STATED GOAL |
Reproduce, word for word, every line from the first one down to the line containing "# Units are", and nothing else.

[Entries with model source code]
(begin)

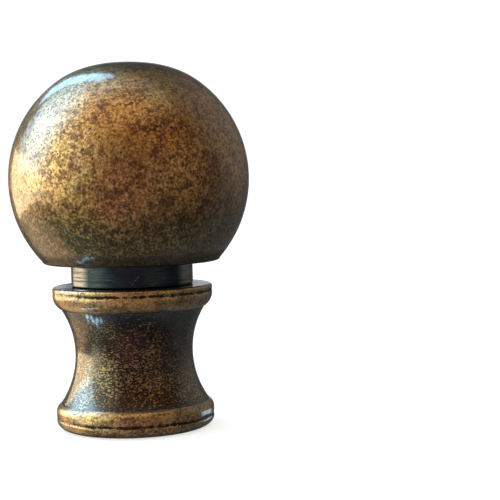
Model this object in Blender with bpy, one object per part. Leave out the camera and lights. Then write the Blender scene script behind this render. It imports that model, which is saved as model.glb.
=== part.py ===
# Lamp shade finial: a ball on a turned collar, over a waisted spool with a tapped insert in its foot.
# Units are metres. Z points up, and the origin is at the middle of the foot, on the surface it stands on.

import math

import bmesh
import bpy
from mathutils import Vector

# Ball
BALL_DIAMETER = 0.0250
BALL_CENTRE_ABOVE_UNDERSIDE = 0.0087
BALL_EDGE_ROUNDING_HEIGHT = 0.00035
BALL_EDGE_ROUNDING_WIDTH = 0.0007
CROWN_FLATTENING = 0.0004
CROWN_ANGLE = math.radians(36)

# Collar between the ball and the spool
COLLAR_DIAMETER = 0.0127
COLLAR_SHOWN_LENGTH = 0.00235
COLLAR_SOCKET_DEPTH = 0.0006
COLLAR_CHAMFER = 0.00012
SOCKET_CLEARANCE = 0.00005

# Spool
SPOOL_HEIGHT = 0.0149
SPOOL_TOP_DIAMETER = 0.0167
SPOOL_WAIST_DIAMETER = 0.0123
SPOOL_FOOT_DIAMETER = 0.0165
WAIST_HEIGHT = 0.0079
COVE_STEP = 0.0001

# Top rim of the spool, from its edge down to the cove
TOP_RIM_HEIGHT = 0.0023
TOP_RIM_TAPER = 0.00075
TOP_EDGE_ROUNDING = 0.0003
TOP_GROOVE_BELOW_EDGE = 0.00065

# Foot rim of the spool, from the cove down to the ring that it stands on
FOOT_RIM_HEIGHT = 0.0027
FOOT_RIM_TAPER = 0.0004
FOOT_RIM_TAPER_HEIGHT = 0.0008
FOOT_GROOVE_ABOVE_FOOT = 0.00125
FOOT_ROUNDING_HEIGHT = 0.00105
FOOT_RING_OUTER_DIAMETER = 0.0138
FOOT_RING_WIDTH = 0.0005
FOOT_INNER_ROUNDING_HEIGHT = 0.0007

# Shallow groove cut round each rim
GROOVE_WIDTH = 0.00024
GROOVE_DEPTH = 0.00008

# Tapped insert
INSERT_HEAD_DIAMETER = 0.0105
INSERT_HEAD_THICKNESS = 0.0022
INSERT_SHANK_DIAMETER = 0.0092
INSERT_LENGTH = 0.0100
INSERT_ABOVE_FOOT = 0.0002
INSERT_CHAMFER = 0.0002
MOAT_WIDTH = 0.00045
SHANK_CLEARANCE = 0.00002
BORE_BEYOND_INSERT = 0.0003

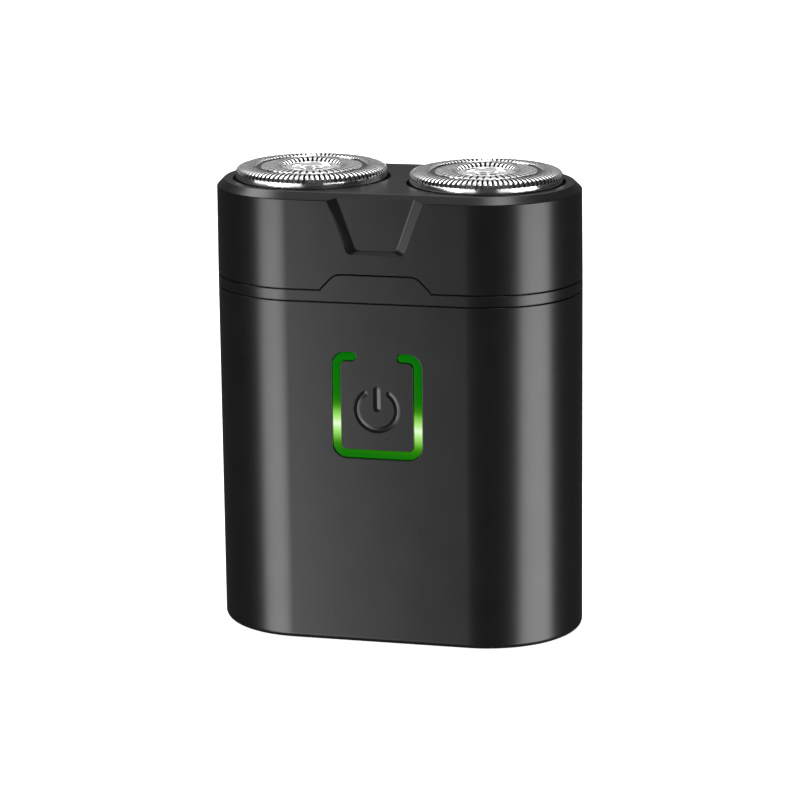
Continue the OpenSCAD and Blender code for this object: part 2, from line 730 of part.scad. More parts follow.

(end)

OUTPUT BELOW |
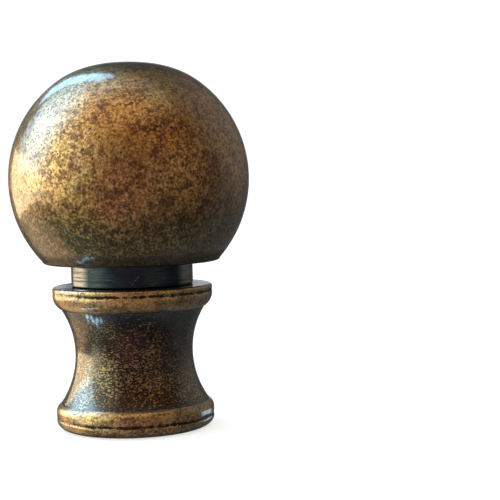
Model this object in Blender with bpy, one object per part. Leave out the camera and lights. Then write the Blender scene script behind this render. It imports that model, which is saved as model.glb.
=== part.py ===
# Lamp shade finial: a ball on a turned collar, over a waisted spool with a tapped insert in its foot.
# Units are metres. Z points up, and the origin is at the middle of the foot, on the surface it stands on.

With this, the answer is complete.